*Instructions to follow*: Write out the whole listing again, exactly.

*Available data*:

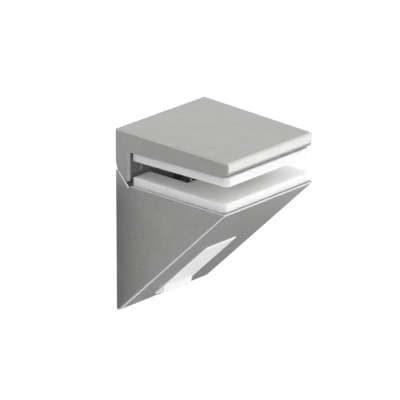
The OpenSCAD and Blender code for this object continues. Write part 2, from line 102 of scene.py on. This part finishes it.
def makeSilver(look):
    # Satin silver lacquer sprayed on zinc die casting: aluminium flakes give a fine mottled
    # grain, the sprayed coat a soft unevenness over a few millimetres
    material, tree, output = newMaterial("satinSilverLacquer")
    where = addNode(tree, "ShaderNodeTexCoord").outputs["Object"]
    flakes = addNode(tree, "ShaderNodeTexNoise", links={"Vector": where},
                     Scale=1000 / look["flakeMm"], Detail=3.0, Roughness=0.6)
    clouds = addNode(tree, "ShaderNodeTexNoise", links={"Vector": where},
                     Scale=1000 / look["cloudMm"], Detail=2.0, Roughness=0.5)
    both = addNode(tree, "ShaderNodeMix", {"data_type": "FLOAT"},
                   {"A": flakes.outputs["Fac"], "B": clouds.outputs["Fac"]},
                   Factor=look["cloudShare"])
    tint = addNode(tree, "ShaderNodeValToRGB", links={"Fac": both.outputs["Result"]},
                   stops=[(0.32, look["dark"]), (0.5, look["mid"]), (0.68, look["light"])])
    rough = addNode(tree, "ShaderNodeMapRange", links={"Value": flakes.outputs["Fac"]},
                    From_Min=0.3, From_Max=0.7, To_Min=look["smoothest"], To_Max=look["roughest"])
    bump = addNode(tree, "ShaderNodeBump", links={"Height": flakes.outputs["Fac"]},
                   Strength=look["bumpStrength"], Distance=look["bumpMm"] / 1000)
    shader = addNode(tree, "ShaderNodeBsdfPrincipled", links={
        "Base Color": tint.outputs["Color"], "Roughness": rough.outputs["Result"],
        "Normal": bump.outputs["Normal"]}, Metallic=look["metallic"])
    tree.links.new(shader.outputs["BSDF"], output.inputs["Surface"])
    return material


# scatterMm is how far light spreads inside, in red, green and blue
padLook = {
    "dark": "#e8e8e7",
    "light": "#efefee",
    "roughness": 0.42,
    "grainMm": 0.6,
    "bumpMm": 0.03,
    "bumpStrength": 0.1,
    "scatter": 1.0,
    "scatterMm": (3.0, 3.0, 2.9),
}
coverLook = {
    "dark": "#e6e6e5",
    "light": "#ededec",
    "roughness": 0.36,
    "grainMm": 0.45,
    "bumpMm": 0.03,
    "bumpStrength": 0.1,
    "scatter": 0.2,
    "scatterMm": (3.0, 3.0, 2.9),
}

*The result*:
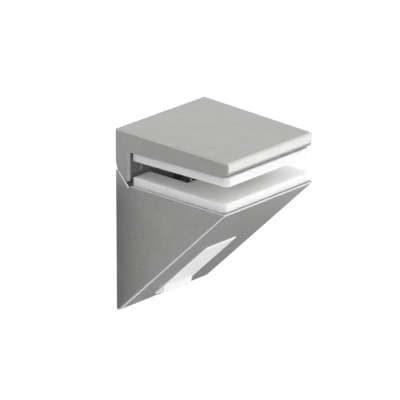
The OpenSCAD and Blender code for this object continues. Write part 2, from line 102 of scene.py on. This part finishes it.
def makeSilver(look):
    # Satin silver lacquer sprayed on zinc die casting: aluminium flakes give a fine mottled
    # grain, the sprayed coat a soft unevenness over a few millimetres
    material, tree, output = newMaterial("satinSilverLacquer")
    where = addNode(tree, "ShaderNodeTexCoord").outputs["Object"]
    flakes = addNode(tree, "ShaderNodeTexNoise", links={"Vector": where},
                     Scale=1000 / look["flakeMm"], Detail=3.0, Roughness=0.6)
    clouds = addNode(tree, "ShaderNodeTexNoise", links={"Vector": where},
                     Scale=1000 / look["cloudMm"], Detail=2.0, Roughness=0.5)
    both = addNode(tree, "ShaderNodeMix", {"data_type": "FLOAT"},
                   {"A": flakes.outputs["Fac"], "B": clouds.outputs["Fac"]},
                   Factor=look["cloudShare"])
    tint = addNode(tree, "ShaderNodeValToRGB", links={"Fac": both.outputs["Result"]},
                   stops=[(0.32, look["dark"]), (0.5, look["mid"]), (0.68, look["light"])])
    rough = addNode(tree, "ShaderNodeMapRange", links={"Value": flakes.outputs["Fac"]},
                    From_Min=0.3, From_Max=0.7, To_Min=look["smoothest"], To_Max=look["roughest"])
    bump = addNode(tree, "ShaderNodeBump", links={"Height": flakes.outputs["Fac"]},
                   Strength=look["bumpStrength"], Distance=look["bumpMm"] / 1000)
    shader = addNode(tree, "ShaderNodeBsdfPrincipled", links={
        "Base Color": tint.outputs["Color"], "Roughness": rough.outputs["Result"],
        "Normal": bump.outputs["Normal"]}, Metallic=look["metallic"])
    tree.links.new(shader.outputs["BSDF"], output.inputs["Surface"])
    return material


# scatterMm is how far light spreads inside, in red, green and blue
padLook = {
    "dark": "#e8e8e7",
    "light": "#efefee",
    "roughness": 0.42,
    "grainMm": 0.6,
    "bumpMm": 0.03,
    "bumpStrength": 0.1,
    "scatter": 1.0,
    "scatterMm": (3.0, 3.0, 2.9),
}
coverLook = {
    "dark": "#e6e6e5",
    "light": "#ededec",
    "roughness": 0.36,
    "grainMm": 0.45,
    "bumpMm": 0.03,
    "bumpStrength": 0.1,
    "scatter": 0.2,
    "scatterMm": (3.0, 3.0, 2.9),
}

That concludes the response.